All that is changing. In the four points above, I didn't pay much attention the radical changes of occupation that accompanied each revolution. Midway through the Industrial Revolution, autos rapidly replaced carriages, and the proverbial "buggy whip makers" nearly all went out of business. Only one in ten thousand still remains, making the whips for funky carriages used for giving rides to tourists in historic Philadelphia or Williamsburg. My wife was once a Telex operator. That has long been superseded by at least three technologies in sequence, until they all fell to e-mail and now texting. CEO's text or e-mail almost everything except contracts that need signing, and even then, the signable PDF is taking over for paper contracts.

So what does Mr. Edwards wish us to beware? I could be cute and say, "All of it!", but that would do him poor justice. Digital with a capital D provides abundant conveniences. We just have to achieve some kind of balance, because convenience is not all there is to life. Before there was Digital there were already "couch potatoes", for whom convenience really was, if not everything in their life, at least it made up as much of it as they could manage. Before there was TV, there were already over-avid spectators, going back even before Roman times, when the Emperor's formula for a contented population was "bread and circuses". In between it was "beer and football (either kind)".

The book has 17 chapters that cover everything from the music industry (rapidly dying away), screen addiction (people who text the person sitting across the table at the eatery), the job market (or lack thereof), retail (Amazon and eBay and their Mafia-esque ways to grow into monopolies), and the tension between using the Twitterverse to overcome authoritarian rule and its use by the authorities to track us all in real time (I knew there was a reason I've eschewed getting a Twitter account!).

The saddest chapter has the title, "Obsessive Compulsive: Digital is Destroying Our Will to Create Anything Not Digital." Having spent 40 years writing software, because I was better with code than I was in the lab (I majored in Chemistry, Physics and Geology), I well know the allure of, "Computer programs can do anything!". But early on I recognized that they can't. So I've given equal effort to analog pursuits: music performance (voice and several instruments), art (mobiles, the kind with wires and hanging things), and essay writing (generally speaking, half an essay is of no more use than half a chain saw). I wonder what I did right? So many people I know have no hobbies that don't fit on a 4-inch screen.

Now, some things we're better off without. Music aficionados who have a really good ear can tell the great improvement CD's are over vinyl records. Of course, if they really, really like the third harmonic emphasis created by older equipment, they use the CD player to drive a vacuum tube amplifier. So there is still a very tiny market for manufacturers of vacuum tubes! But most of us are happier without them (though I still own a ham transmitter with driver and transmitter tubes). Digital controls in aircraft and autos have steadily reduced traffic and air fatalities. Digital libraries, though they are putting pressure on brick-and-mortar libraries (still my favorite places: FYI, I don't own an e-reader), afford instant access to an increasing fraction of all human knowledge, and the only way to index all of that.
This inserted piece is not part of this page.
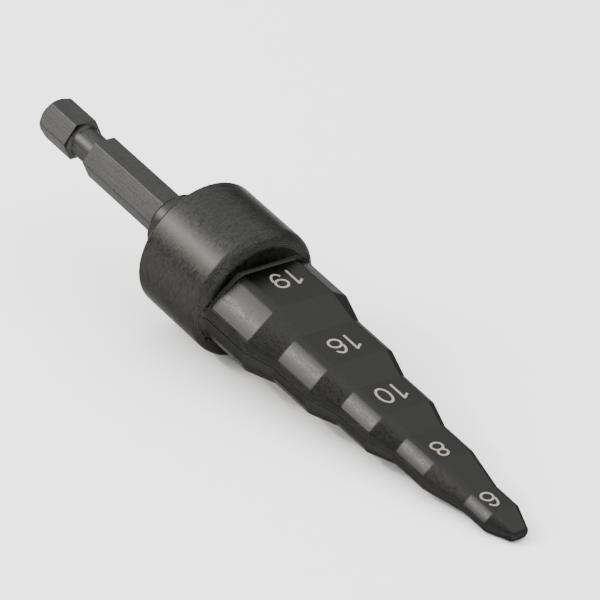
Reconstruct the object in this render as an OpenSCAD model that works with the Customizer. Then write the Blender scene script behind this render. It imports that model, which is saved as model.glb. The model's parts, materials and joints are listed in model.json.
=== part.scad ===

I suspect if advertisers could not track us via the click rate on their banner ads, there would still be a larger market for paper "newspapers" and magazines. But those markets continue to shrink. Digital is also destroying education "as we know it", but I favor that to some extent. Different people learn different ways: I learned FORTRAN II better in two days using a "programmed instruction" book, than if I'd sat for 12 weeks in some "Comp Sci" classroom trying to learn it from an instructor (Oh, yeah, Comp Sci didn't exist in 1968; I was among those who invented it). The Khan Academy caters to people like me…usually! But for some subjects, I do better with a talented instructor. I needed a really good one to learn Differential Equations while getting an Engineering degree. Two attempts with less talented teachers led me to drop those classes, so the "third time" really was the charm. But if Digital takes over the classroom for many subjects, I, for one, will not cry the loss. Only the most talented teachers will remain as teachers. That is a good thing. The most talented today are moving toward massive online courses, which spread their expertise to a great many more students than could be taught just a decade or two ago.

For some things, we prefer less human interaction. I'm a typical "hunter" type when buying something. Once I know what I want, it is like, "go to forest (store), find prey (the shirt I've decided to buy), kill (buy) it, and go home." My best "shopping" trips last ten minutes. The last person I want to interact with is a store clerk. Of course, that's if I really know what I want. If I don't, and online research hasn't proven helpful, I really do want a knowledgeable store clerk's help. Then I shop differently: "Go to forest, find hunting mentor to lead me to where the best game is. Then kill the prey and take it home." I'm OK if such an event takes half an hour instead of ten minutes. But if the "mentor" is a dullard with little interest in being of genuine help, he/she'd better duck! Actually, no violence, I just find the supervisor, who's more likely to be a good "mentor".

The last couple of chapters get into "What do we do about it?", and I'll avoid stealing the author's thunder, except to say, the Hippies were right, that we ought to get out and smell the flowers more often. Do you ever take a walk and turn off your phone until you return home? Try it.